Exercise instructions: Repeat the material exactly, leaving nothing out.

++++++++++

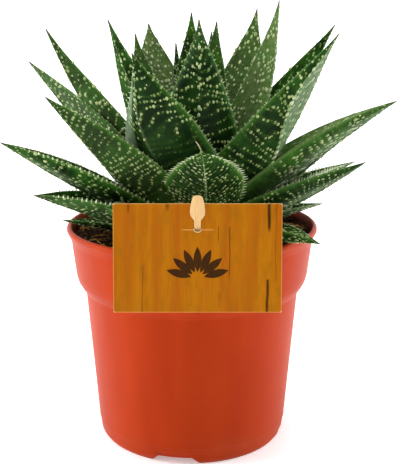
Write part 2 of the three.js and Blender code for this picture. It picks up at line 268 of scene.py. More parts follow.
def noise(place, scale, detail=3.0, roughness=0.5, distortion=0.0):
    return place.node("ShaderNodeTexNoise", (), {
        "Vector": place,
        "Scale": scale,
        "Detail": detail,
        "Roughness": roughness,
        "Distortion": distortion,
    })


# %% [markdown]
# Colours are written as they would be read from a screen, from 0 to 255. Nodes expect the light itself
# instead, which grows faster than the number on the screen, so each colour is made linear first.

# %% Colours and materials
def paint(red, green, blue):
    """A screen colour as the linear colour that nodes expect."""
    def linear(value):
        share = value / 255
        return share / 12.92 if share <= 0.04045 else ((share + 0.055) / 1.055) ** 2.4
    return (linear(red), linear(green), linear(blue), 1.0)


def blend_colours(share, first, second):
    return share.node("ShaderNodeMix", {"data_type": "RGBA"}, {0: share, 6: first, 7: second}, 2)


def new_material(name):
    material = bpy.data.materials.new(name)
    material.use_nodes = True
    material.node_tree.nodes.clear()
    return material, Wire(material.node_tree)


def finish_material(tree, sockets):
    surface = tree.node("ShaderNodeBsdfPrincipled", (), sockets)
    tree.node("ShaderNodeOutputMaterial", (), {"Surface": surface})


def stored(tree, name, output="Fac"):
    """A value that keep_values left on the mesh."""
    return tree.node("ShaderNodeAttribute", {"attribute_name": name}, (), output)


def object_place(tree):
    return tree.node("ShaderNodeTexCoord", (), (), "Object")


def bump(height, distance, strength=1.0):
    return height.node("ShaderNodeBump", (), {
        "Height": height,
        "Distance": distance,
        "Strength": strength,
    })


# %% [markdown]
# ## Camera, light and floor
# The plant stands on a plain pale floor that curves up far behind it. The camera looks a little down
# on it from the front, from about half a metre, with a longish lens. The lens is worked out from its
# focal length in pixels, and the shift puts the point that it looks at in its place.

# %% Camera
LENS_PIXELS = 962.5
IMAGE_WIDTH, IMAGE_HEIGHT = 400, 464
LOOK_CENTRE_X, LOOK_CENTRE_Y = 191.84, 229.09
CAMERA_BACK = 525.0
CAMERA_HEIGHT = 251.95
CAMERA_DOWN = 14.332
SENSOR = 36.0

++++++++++

Final result:
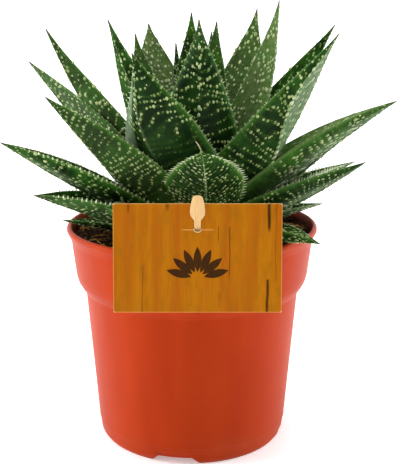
Write part 2 of the three.js and Blender code for this picture. It picks up at line 268 of scene.py. More parts follow.
def noise(place, scale, detail=3.0, roughness=0.5, distortion=0.0):
    return place.node("ShaderNodeTexNoise", (), {
        "Vector": place,
        "Scale": scale,
        "Detail": detail,
        "Roughness": roughness,
        "Distortion": distortion,
    })


# %% [markdown]
# Colours are written as they would be read from a screen, from 0 to 255. Nodes expect the light itself
# instead, which grows faster than the number on the screen, so each colour is made linear first.

# %% Colours and materials
def paint(red, green, blue):
    """A screen colour as the linear colour that nodes expect."""
    def linear(value):
        share = value / 255
        return share / 12.92 if share <= 0.04045 else ((share + 0.055) / 1.055) ** 2.4
    return (linear(red), linear(green), linear(blue), 1.0)


def blend_colours(share, first, second):
    return share.node("ShaderNodeMix", {"data_type": "RGBA"}, {0: share, 6: first, 7: second}, 2)


def new_material(name):
    material = bpy.data.materials.new(name)
    material.use_nodes = True
    material.node_tree.nodes.clear()
    return material, Wire(material.node_tree)


def finish_material(tree, sockets):
    surface = tree.node("ShaderNodeBsdfPrincipled", (), sockets)
    tree.node("ShaderNodeOutputMaterial", (), {"Surface": surface})


def stored(tree, name, output="Fac"):
    """A value that keep_values left on the mesh."""
    return tree.node("ShaderNodeAttribute", {"attribute_name": name}, (), output)


def object_place(tree):
    return tree.node("ShaderNodeTexCoord", (), (), "Object")


def bump(height, distance, strength=1.0):
    return height.node("ShaderNodeBump", (), {
        "Height": height,
        "Distance": distance,
        "Strength": strength,
    })


# %% [markdown]
# ## Camera, light and floor
# The plant stands on a plain pale floor that curves up far behind it. The camera looks a little down
# on it from the front, from about half a metre, with a longish lens. The lens is worked out from its
# focal length in pixels, and the shift puts the point that it looks at in its place.

# %% Camera
LENS_PIXELS = 962.5
IMAGE_WIDTH, IMAGE_HEIGHT = 400, 464
LOOK_CENTRE_X, LOOK_CENTRE_Y = 191.84, 229.09
CAMERA_BACK = 525.0
CAMERA_HEIGHT = 251.95
CAMERA_DOWN = 14.332
SENSOR = 36.0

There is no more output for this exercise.